Pushing your limits can be fun and rewarding, but if you answered yes to the last question, consider whether this is the best choice of route right now. Dialling back the difficulty a bit, and building up slowly, is a good way to ensure you are ready to tackle whatever comes your way. 

Some of these skills can be quickest to learn with some outside assistance; and if you are in a hurry to progress, there are loads of excellent courses available for hill walkers. 

Be a gear guru

Have you got the appropriate gear for this route? The weather up high is often very different from in the valleys.  Be prepared for it to be colder and wetter, and for conditions to change quickly – and pack accordingly. 

Ensure you also have some spare gear for emergencies so you can look after yourself and your group if you find yourself waiting for assistance in bad weather.  The following is a fairly standard kit list for the hills: 

You may wish to take extra items, such as spare layers, trekking poles, or even ice axe and crampons, depending on the weather and terrain. 

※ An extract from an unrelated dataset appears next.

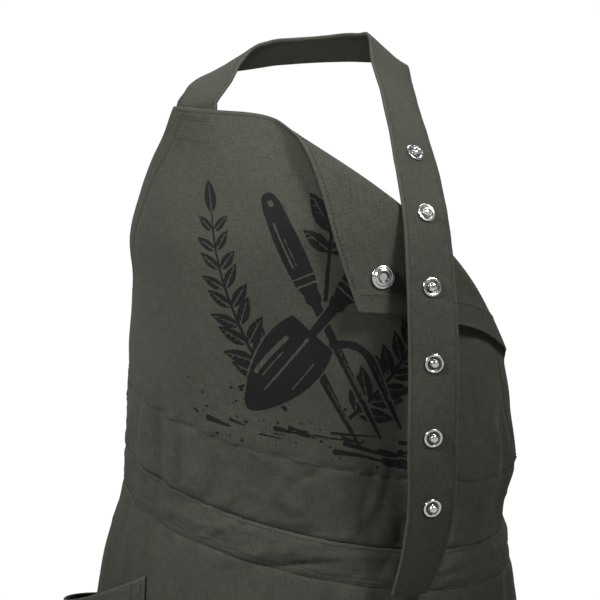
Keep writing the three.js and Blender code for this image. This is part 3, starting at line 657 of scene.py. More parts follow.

Plan a walking route with the weather in mind

Read the long-range weather forecast early in your planning. Avoid ridges and high summits in strong winds, and consider whether a river crossing will be an issue on your route if there is heavy rain both before and during your adventure. Look for key bits of information that include summit wind speeds, temperature and precipitation.  A low cloud base and poor visibility can also lead to problems if you are not an experienced navigator. 

There are plenty of specialist sources of mountain forecasts, and it’s good to check more than one as they do vary. Hoping for the best and preparing for the worst is the best approach! 

Check the forecast again just before setting out, it’s never too late for Plan B. 

Good sources of summit-level forecasts include the following: 

  • The Mountain Weather Information Service (MWIS): produces detailed forecasts up to three days ahead for walkers in all the mountain regions of the UK.
  • The Met Office: produces similar forecasts up to five days ahead, as well as individual summit-level forecasts in graphic form, for popular peaks.
A gloomy day on a hill storm cloud approaching rainbow umbrella in forground

In Case of Emergency

Tell someone where you are going and what time you plan to be back, and include any contingency plans in this information. And don’t forget to let them know when you are safely back. 

Download the OS Locate app, which will provide you with a quick grid reference of your location. You can register your mobile phone for the 999 text emergency service, which is handy in areas of patchy service. Simply text ‘register’ to 999. 

You will get a reply, with instructions to complete your registration. Make sure that you have plenty of battery on your mobile phone and consider carrying a battery power pack if you are using it for photos and navigation. 

Mountain Rescue can take a while to get to remote locations, so be sure you have sufficient warm gear to take care of yourself and your group in the meantime.